I respectfully dissent in part. I would hold the verdicts are not inconsistent and do not establish grounds for a claim of ineffective assistance of counsel. Therefore, it is unnecessary to preserve the claim for further consideration.
*243 The majority holds the dangerous weapon element of the crime of going armed becomes a specific intent element when the dangerous weapon is derived from the catch-all portion of the statutory definition of any device or instrument "which is actually used in such a manner as to indicate that the defendant intends to inflict death or serious injury upon the other and which, when so used, is capable of inflicting death upon a human being." See Iowa Code § 702.7 (1993). I do not believe this language establishes a specific intent element.

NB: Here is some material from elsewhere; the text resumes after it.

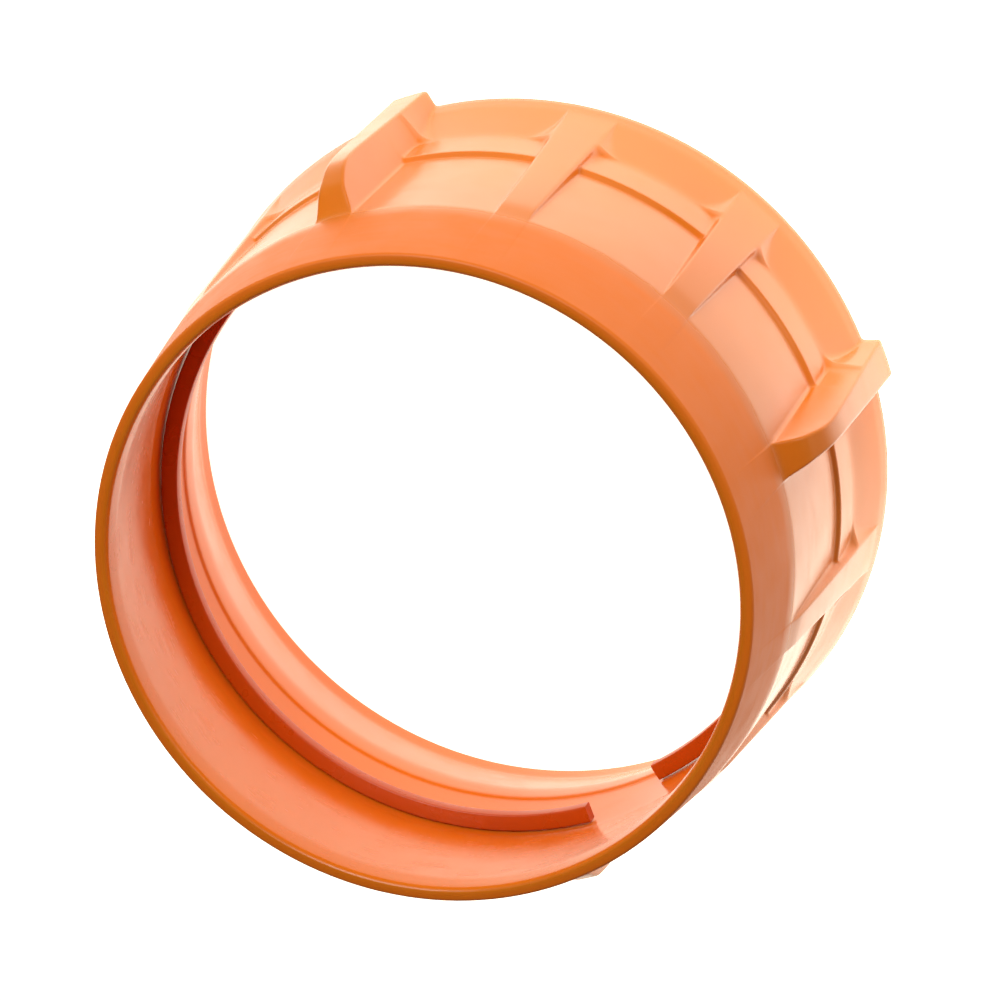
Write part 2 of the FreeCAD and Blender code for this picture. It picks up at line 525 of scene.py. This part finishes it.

Under the statute, any device or instrument can be transformed into a dangerous weapon when "used" in a manner to "indicate" an intent to inflict death or serious injury. The word "indicate" means to suggest to the ordinary person. See Ragin v. New York Times Co., 923 F.2d 995, 999 (2nd Cir.1991). Thus, the statute adopts an objective test, using the eyes of a reasonable observer, not the mind of the user. The legislature sought to establish a broad, flexible definition of dangerous weapon, not create a second specific intent element for specific intent crimes involving a dangerous weapon. Moreover, a defendant can use an instrument or device so as to place the other in fear that it has become an instrument of death or serious injury, but have no specific intent to inflict death or serious injury. The verdicts in this case, therefore, were not inconsistent.